Not well-known, ‘trending’, or backed by a celeb? Here’s how to score media coverage anyway

Always seeing other brands with amazing stories in the media? Wanting to find out how you can achieve the same results for your company?

Pure Public Relations founder Phoebe Netto shares with us how to create exciting and meaningful content that gets your business’ name out there.


You want to get media coverage, but you can’t think of anything important to share with the world. You want to get headlines but you can’t think of anything headline-worthy to say. You want to win at social, but you don’t have a celebrity or an influencer to help you out. Media coverage can be a powerful way to get your business’ name out there. But scoring headlines can be a serious challenge, especially if you’re not a particularly newsworthy business.

Journalists are always on the hunt for a juicy story. But if your company is distinctly drama free, it can be difficult to get their attention. A lot of the time, the problem boils down to businesses confusing a good story with free advertising. If you’re approaching a journalist with a piece of sales copy that’s been badly disguised as a news story, you’re not going to get anywhere, the journalists will be able to spot your ploy a mile off and won’t even justify your message with a response.

So what’s the solution? While it might seem hopeless, in reality, there are a lot of ways to secure that all-important media coverage. If you don’t have any interesting news to share from your day-to-day business life, then it’s time to roll your sleeves up and make something newsworthy. 

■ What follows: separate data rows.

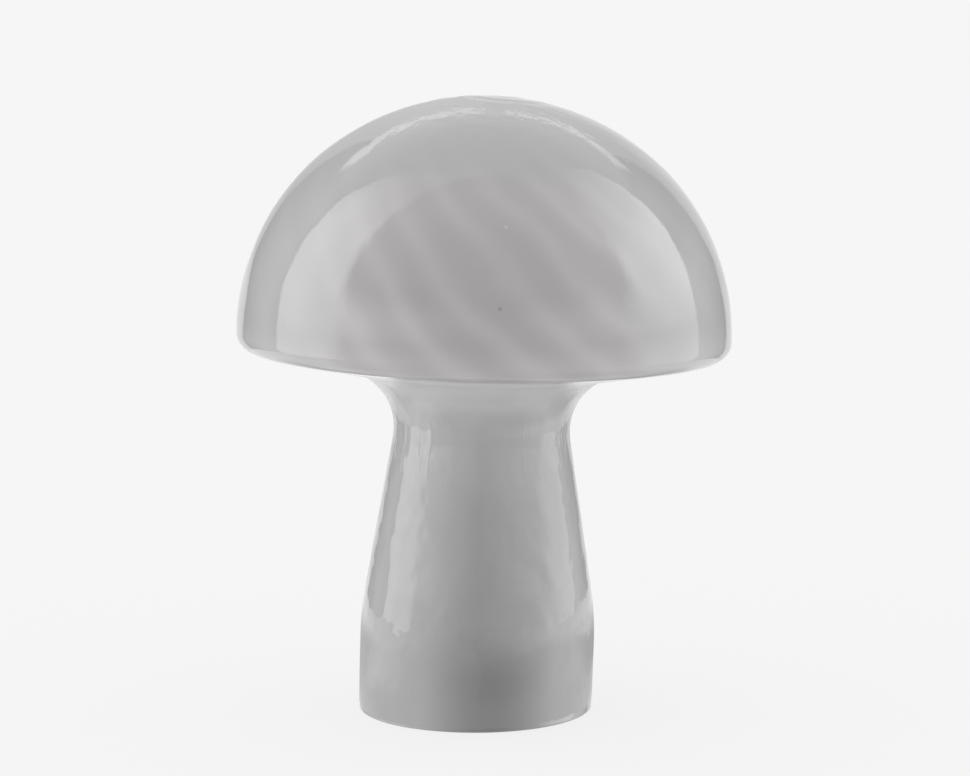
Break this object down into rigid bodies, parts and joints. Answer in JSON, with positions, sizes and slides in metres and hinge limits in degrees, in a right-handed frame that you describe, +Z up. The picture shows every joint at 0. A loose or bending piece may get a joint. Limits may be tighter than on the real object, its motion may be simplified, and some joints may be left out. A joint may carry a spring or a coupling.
{
  "type": "mushroom table lamp",
  "caption": "Blown opal glass lamp, cap and stem in one piece, over a base fixture with clips, lampholder and small screw bulb.",
  "frame": {"origin": "on the table under the fixture's axis; the glass leans 1.35 degrees to +X, so its foot stands 1.8 mm to -X of that axis and the cap's middle 1.4 mm to +X of it, and the outline's middle is within 1.5 mm", "axes": "+Z up along the fixture's axis, -Y the front, +Y the rear with the cord inlet"},
  "size_m": [0.1843, 0.1844, 0.2299],
  "materials": {
    "opal_glass": "blown opal glass, glossy, under a clear casing",
    "pan_paint": "white powder coat",
    "trim_rubber": "matte",
    "inlet_rubber": "matte grey",
    "spring_steel": "tempered strip",
    "sleeve_silicone": "translucent silicone",
    "rivet_steel": "plated",
    "zinc_tube": "zinc plated thread",
    "bush_plastic": "matte",
    "washer_steel": "zinc plated",
    "nut_steel": "zinc plated",
    "spacer_paint": "white powder coat",
    "holder_plastic": "white thermoplastic",
    "insert_ceramic": "white",
    "contact_brass": "bright strip",
    "terminal_brass": "turned",
    "screw_steel": "zinc plated",
    "bulb_cap_metal": "rolled",
    "black_glass": "black glass button",
    "solder_metal": "solder",
    "clear_bulb_glass": "clear",
    "lead_metal": "wire",
    "filament_metal": "coiled wire"
  },
  "bodies": {
    "fixture": {"base_pan": "pan_paint", "base_trim_ring": "trim_rubber", "cord_grommet": "inlet_rubber", "spring_clip_1": "spring_steel", "spring_clip_2": "spring_steel", "spring_clip_3": "spring_steel", "clip_sleeve_1": "sleeve_silicone", "clip_sleeve_2": "sleeve_silicone", "clip_sleeve_3": "sleeve_silicone", "clip_rivets": "rivet_steel", "stem_tube": "zinc_tube", "tube_bush": "bush_plastic", "lower_washer": "washer_steel", "lock_washer": "washer_steel", "lower_locknut": "nut_steel", "upper_washer": "washer_steel", "upper_locknut": "nut_steel", "spacer_tube": "spacer_paint", "holder_cap": "holder_plastic", "grub_screw": "screw_steel", "holder_skirt": "holder_plastic", "holder_insert": "insert_ceramic", "screw_shell": "contact_brass", "centre_contact": "contact_brass", "terminal_blocks": "terminal_brass", "terminal_screws": "screw_steel"},
    "glass": {"glass_body": "opal_glass"},
    "bulb_base": {"bulb_insulator": "black_glass", "bulb_contact": "solder_metal"},
    "bulb": {"bulb_cap": "bulb_cap_metal", "bulb_globe": "clear_bulb_glass", "bulb_mount": "clear_bulb_glass", "lead_wires": "lead_metal", "filament": "filament_metal"}
  },
  "joints": [
    {"name": "glass_lift", "type": "slide", "parent": "fixture", "child": "glass", "axis": [0, 0, 1], "range_m": [0, 0.2]},
    {"name": "bulb_rise", "type": "slide", "parent": "fixture", "child": "bulb_base", "axis": [0, 0, 1], "range_m": [0, 0.01413]},
    {"name": "bulb_turn", "type": "hinge", "parent": "bulb_base", "child": "bulb", "pos_m": [0, 0, 0], "axis": [0, 0, 1], "range_deg": [0, 1800]}
  ],
  "couplings": [
    {"joint": "bulb_rise", "follows": "bulb_turn", "m_per_rad": 0.00044914}
  ]
}
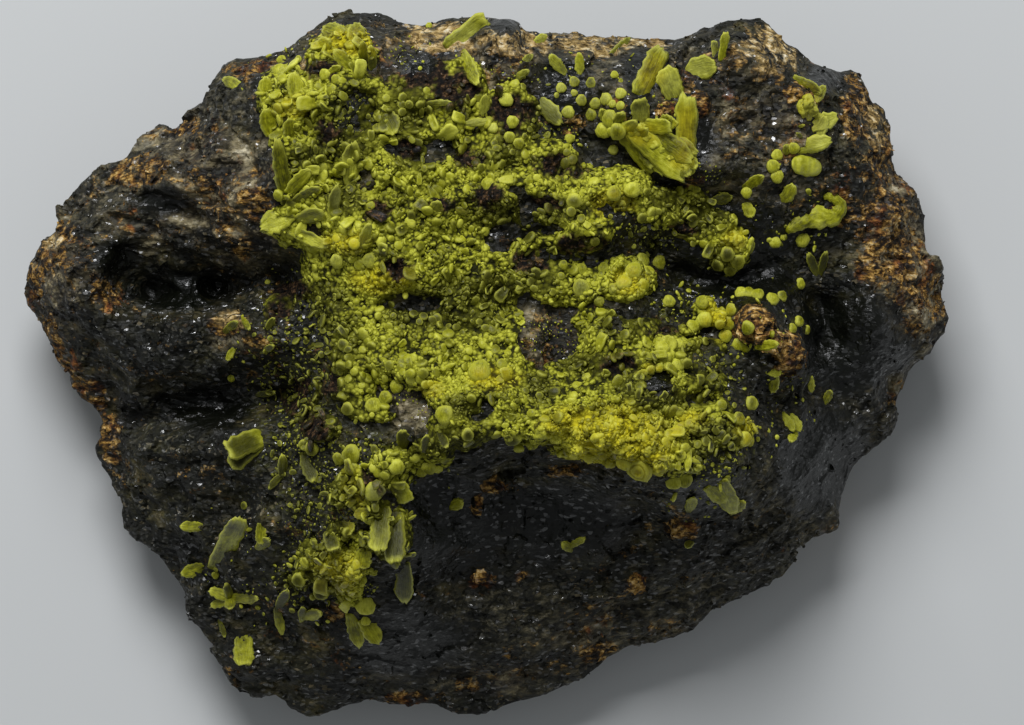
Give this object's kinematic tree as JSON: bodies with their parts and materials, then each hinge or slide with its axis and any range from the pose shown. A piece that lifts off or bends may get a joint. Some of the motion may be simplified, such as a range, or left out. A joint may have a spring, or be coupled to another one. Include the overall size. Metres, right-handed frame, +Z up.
{
  "type": "cejkaite mineral specimen",
  "caption": "Lump of dark uranium ore with a broad crust of small yellow-green crystals and leaning tablets on its top, resting on a flat broken base.",
  "frame": {"origin": "middle of the underside of the specimen's box, on the face it lies on", "axes": "+X along the longest side, +Z up out of the crusted face"},
  "size_m": [0.036, 0.0274, 0.0137],
  "materials": {
    "rock": "rough broken ore, glossy black where massive, rusty brown where weathered",
    "crust": "granular waxy crust of crowded crystals",
    "crystal": "waxy, slightly translucent tablets and buttons"
  },
  "bodies": {
    "root": {"beads_right": "crystal", "bean_right": "crystal", "beans_knob": "crystal", "blade_lower_left": "crystal", "blade_top": "crystal", "button_knob": "crystal", "button_low_right": "crystal", "button_mid": "crystal", "button_right": "crystal", "button_right_low": "crystal", "button_row_top": "crystal", "button_top_a": "crystal", "button_top_b": "crystal", "button_top_d": "crystal", "chip_hollow": "crystal", "chip_upper_left": "crystal", "cluster_ledge_low": "crystal", "cluster_left": "crystal", "cluster_low_right": "crystal", "cluster_right": "crystal", "crust_knob_left": "crust", "crust_lower_left": "crust", "crust_main": "crust", "fan_lower_left": "crystal", "flake_hex": "crystal", "flake_ledge_low": "crystal", "flake_right": "crystal", "grain_far_right": "crystal", "leaf_pair": "crystal", "leaf_top": "crystal", "oval_knob_low": "crystal", "pair_bottom": "crystal", "ring_knob": "crystal", "rock": "rock", "rosette_right": "crystal", "splinter_top": "crystal", "spray_top_right": "crystal", "sprig_right": "crystal", "stack_right": "crystal", "stack_top_right": "crystal", "star_lower_left": "crystal", "tablet_bottom_left": "crystal", "tablet_far_right": "crystal", "tablet_knob_right": "crystal", "tablet_ledge_left": "crystal", "tablet_left_dark": "crystal", "tablet_left_round": "crystal", "tablet_top": "crystal", "tablets_knob_left": "crystal", "tablets_low_right": "crystal", "tablets_right": "crystal", "tabs_hollow": "crystal", "tabs_lower_left": "crystal"}
  },
  "joints": []
}
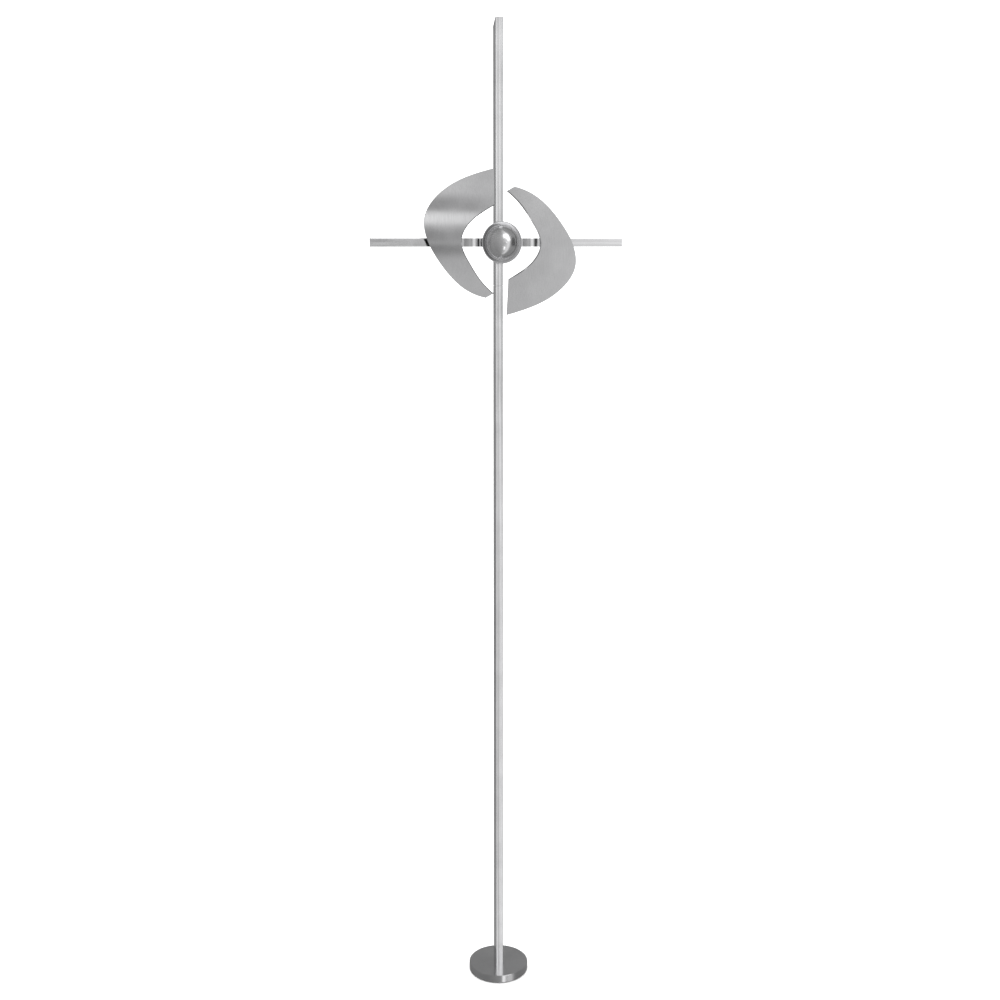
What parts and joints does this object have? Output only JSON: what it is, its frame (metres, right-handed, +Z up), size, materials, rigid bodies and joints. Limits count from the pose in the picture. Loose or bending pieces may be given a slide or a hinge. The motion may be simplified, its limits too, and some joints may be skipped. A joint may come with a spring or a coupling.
{
  "type": "wind spinner",
  "caption": "Tall garden wind spinner: a square steel post on a round foot, a fixed cross near the top, and a free-turning rotor of curved blades around a half-ball hub.",
  "frame": {"origin": "middle of the foot's underside, on the ground, under the post's axis", "axes": "+Z up along the post, -Y the front towards which the half-ball hub faces, X along the cross's side arms"},
  "size_m": [0.47, 0.115, 1.8],
  "materials": {
    "tube_steel": "ground lengthwise, satin",
    "foot_steel": "turned and ground in rings, satin",
    "turned_steel": "as turned",
    "arm_steel": "ground lengthwise, satin",
    "blade_steel": "ground crosswise, satin to bright",
    "dish_steel": "spun and brushed",
    "dome_steel": "finely brushed ball",
    "fastener_steel": "bright stainless",
    "bearing_steel": "ground and polished",
    "cage_plastic": "moulded",
    "pad_rubber": "matt"
  },
  "bodies": {
    "stand": {"base_plate": "foot_steel", "base_pad": "pad_rubber", "base_screw": "fastener_steel", "foot_plug": "turned_steel", "post_lower": "tube_steel", "joint_spigot": "turned_steel", "joint_screws": "fastener_steel", "post_upper": "tube_steel", "post_top_cap": "tube_steel", "crossbar_left": "tube_steel", "crossbar_right": "tube_steel", "crossbar_cap_left": "tube_steel", "crossbar_cap_right": "tube_steel", "axle_bolt": "fastener_steel", "crush_sleeve": "turned_steel", "rear_washer": "fastener_steel", "rear_cap_nut": "fastener_steel", "standoff_spacer": "turned_steel", "inner_ring_spacer": "turned_steel", "front_washer": "fastener_steel", "rear_bearing_inner_ring": "bearing_steel", "front_bearing_inner_ring": "bearing_steel"},
    "rotor": {"rotor_hub": "turned_steel", "rear_bearing_outer_ring": "bearing_steel", "front_bearing_outer_ring": "bearing_steel", "bearing_circlip": "fastener_steel", "rotor_arm_left": "arm_steel", "rotor_arm_right": "arm_steel", "blade_left": "blade_steel", "blade_right": "blade_steel", "hub_dish": "dish_steel", "dish_screws": "fastener_steel", "hub_dome": "dome_steel"},
    "rear_ball_set": {"rear_bearing_balls": "bearing_steel", "rear_bearing_cage": "cage_plastic"},
    "front_ball_set": {"front_bearing_balls": "bearing_steel", "front_bearing_cage": "cage_plastic"}
  },
  "joints": [
    {"name": "rotor_spin", "type": "hinge", "parent": "stand", "child": "rotor", "pos_m": [0, 0, 1.418], "axis": [0, -1, 0], "continuous": true},
    {"name": "rear_ball_set_roll", "type": "hinge", "parent": "stand", "child": "rear_ball_set", "pos_m": [0, 0, 1.418], "axis": [0, -1, 0], "continuous": true},
    {"name": "front_ball_set_roll", "type": "hinge", "parent": "stand", "child": "front_ball_set", "pos_m": [0, 0, 1.418], "axis": [0, -1, 0], "continuous": true}
  ],
  "couplings": [
    {"joint": "rear_ball_set_roll", "follows": "rotor_spin", "ratio": 0.636},
    {"joint": "front_ball_set_roll", "follows": "rotor_spin", "ratio": 0.636}
  ]
}
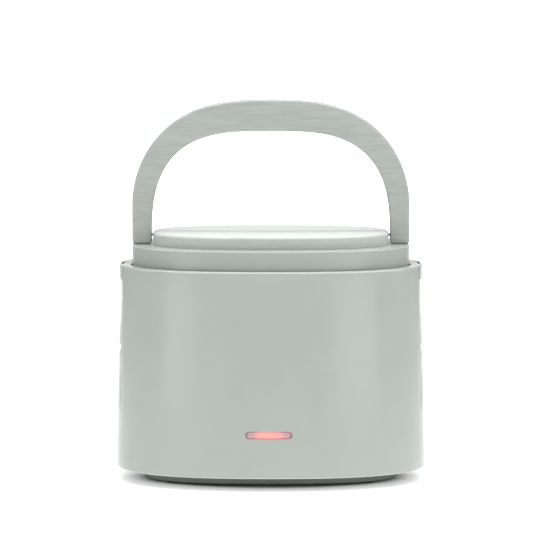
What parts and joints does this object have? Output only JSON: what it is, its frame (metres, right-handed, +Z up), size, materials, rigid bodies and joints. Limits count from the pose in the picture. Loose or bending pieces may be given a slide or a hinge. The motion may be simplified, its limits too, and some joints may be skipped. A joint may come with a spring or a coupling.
{
  "type": "electric lunch box",
  "caption": "Oval two-tier electric lunch box with a lift-off stepped lid, a folding arch handle, a swinging latch at each end, a light bar and stacked steel bowls.",
  "frame": {"origin": "on the standing surface under the middle of the housing", "axes": "+Z up, -Y towards the front with the light bar, +X to the right seen from the front"},
  "size_m": [0.234, 0.1412, 0.287],
  "materials": {
    "body": "satin moulded sage plastic",
    "wood_look": "satin sage plastic with a faint wood grain",
    "plinth": "dark grey-green moulded plastic",
    "feet": "matt rubber",
    "screws": "zinc-plated steel",
    "liner": "smooth pale plastic",
    "pan": "pressed aluminium",
    "pan_seal": "red silicone",
    "heater": "extruded aluminium case",
    "clamp": "spring steel",
    "thermostat": "phenolic",
    "fuse": "glazed ceramic",
    "inlet": "black moulded plastic",
    "pins": "nickel-plated",
    "brown_wire": "insulated wire",
    "blue_wire": "insulated wire",
    "red_wire": "insulated wire",
    "lens": "frosted light bar, emissive when lit",
    "board": "circuit board",
    "led": "surface-mounted lamp, emissive when lit",
    "silicone": "translucent silicone",
    "washer": "acetal friction washer",
    "bowl": "pressed stainless steel, satin inside",
    "bowl_lid": "frosted pale plastic"
  },
  "bodies": {
    "base": {"outer_housing": "body", "bottom_cover": "plinth", "rubber_feet": "feet", "bottom_screws": "screws", "inner_liner": "liner", "heating_pan": "pan", "pan_seal": "pan_seal", "ptc_heater": "heater", "heater_clamp": "clamp", "clamp_screws": "screws", "thermostat": "thermostat", "thermal_fuse": "fuse", "power_inlet": "inlet", "inlet_pins": "pins", "inlet_screws": "screws", "live_wire": "brown_wire", "neutral_wire": "blue_wire", "thermostat_lead": "brown_wire", "fuse_lead": "blue_wire", "led_wires": "red_wire", "indicator_lens": "lens", "led_board": "board", "leds": "led"},
    "lid": {"lid_cover": "body", "lid_top": "wood_look", "lid_liner": "liner", "lid_seal": "silicone", "lid_screws": "screws", "lid_top_screws": "screws", "handle_pins": "pins", "latch_pins": "pins"},
    "carry_handle": {"handle": "wood_look", "handle_washers": "washer"},
    "left_side_latch": {"left_latch": "body"},
    "right_side_latch": {"right_latch": "body"},
    "bowl_lower": {"lower_bowl": "bowl"},
    "bowl_lower_lid": {"lower_bowl_lid": "bowl_lid", "lower_lid_seal": "silicone"},
    "bowl_upper": {"upper_bowl": "bowl"},
    "bowl_upper_lid": {"upper_bowl_lid": "bowl_lid", "upper_lid_seal": "silicone"}
  },
  "joints": [
    {"name": "lid_lift", "type": "slide", "parent": "base", "child": "lid", "axis": [0, 0, 1], "range_m": [0, 0.3]},
    {"name": "handle_fold", "type": "hinge", "parent": "lid", "child": "carry_handle", "pos_m": [0, 0, 0.1851], "axis": [-1, 0, 0], "range_deg": [0, 90]},
    {"name": "left_latch_swing", "type": "hinge", "parent": "lid", "child": "left_side_latch", "pos_m": [-0.1094, 0, 0.1606], "axis": [0, 1, 0], "range_deg": [0, 90]},
    {"name": "right_latch_swing", "type": "hinge", "parent": "lid", "child": "right_side_latch", "pos_m": [0.1094, 0, 0.1606], "axis": [0, -1, 0], "range_deg": [0, 90]},
    {"name": "lower_bowl_lift", "type": "slide", "parent": "base", "child": "bowl_lower", "axis": [0, 0, 1], "range_m": [0, 0.15]},
    {"name": "lower_bowl_lid_lift", "type": "slide", "parent": "bowl_lower", "child": "bowl_lower_lid", "axis": [0, 0, 1], "range_m": [0, 0.03]},
    {"name": "upper_bowl_lift", "type": "slide", "parent": "base", "child": "bowl_upper", "axis": [0, 0, 1], "range_m": [0, 0.21]},
    {"name": "upper_bowl_lid_lift", "type": "slide", "parent": "bowl_upper", "child": "bowl_upper_lid", "axis": [0, 0, 1], "range_m": [0, 0.03]}
  ],
  "couplings": [
    {"joint": "lower_bowl_lift", "follows": "lid_lift", "ratio": 0.5},
    {"joint": "lower_bowl_lid_lift", "follows": "lid_lift", "ratio": 0.1},
    {"joint": "upper_bowl_lift", "follows": "lid_lift", "ratio": 0.7},
    {"joint": "upper_bowl_lid_lift", "follows": "lid_lift", "ratio": 0.1}
  ]
}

One of the most popular ways to do this is through research, especially when the findings reveal something new about an important industry issue. The research doesn’t need to be the most academic in the world, an online survey usually works fine. As long as you can get enough people involved, then a journalist should still be interested in what you’ve discovered. And if you don’t have the time or resources for conducting your own research, then why not try to make a compelling story out of someone else’s? As always, think like a journalist.

Are there any new pieces of research available on the Australian Bureau of Statistics? Is there any way you could transform this research into a meaningful story about something that’s happening in your industry? These are the kinds of questions that go through a journalist’s head every day. Make sure that is always on your mind too.

Another way to score coverage is by leveraging existing news stories. For example, housing is almost always in the news, so there are ripe pickings for anyone working in the home-building industry. When a big story breaks, get in touch with your local journalist to let them know that you are available to comment. Over time, you might even become that journalist’s go-to authority on a certain topic. Yet again, the best way to make this happen is to think like a journalist. Keep an eye out for stories. Try to predict when they’re going to break and make sure you’re available to comment when they do.

While hard news is clearly a great way to score coverage. It’s useful to think beyond the daily news cycle. Another great way to get your name out there for example, is through opinion pieces. These are usually articles written by business leaders under their byline on a topic that’s close to their heart. They don’t necessarily have to be based on anything currently in the headlines, as long as the topic is interesting enough. Start by researching the trade publications in your industry, and figure out if they accept opinion pieces from external writers.

Take a look at the kinds of topics they like to publish and consider if you have anything interesting to add to the conversation. Chances are you have a whole heap of opinions just waiting to be written. Advice articles are similar to opinion pieces, but with an added benefit. They position you as an authority in your field.

If you’ve been trusted to share your knowledge with the publication’s readers, chances are potential customers will believe you’re smart enough to help them too. Interviews and feature opportunities are another great way to get your name out there. Are you a respected figure in your field? Has one of your colleagues been with the company for decades? Has your business got an unusual history? If so, chances are, there’s a journalist out there who might want to talk to you about it.

I began this video with the premise you don’t have anything interesting to share. Well, I’d like to invite you to question this assumption. Many of my clients are completely unaware of the incredible stories they have at their fingertips. And the chances are you are too. Have you ever triumphed during a challenging time? Did you build your business from nothing? Do you have any remarkable members of staff? Can you do something particularly well? These are all starting points for incredible stories that journalists would love to tell. All you have to do is make sure they can be heard.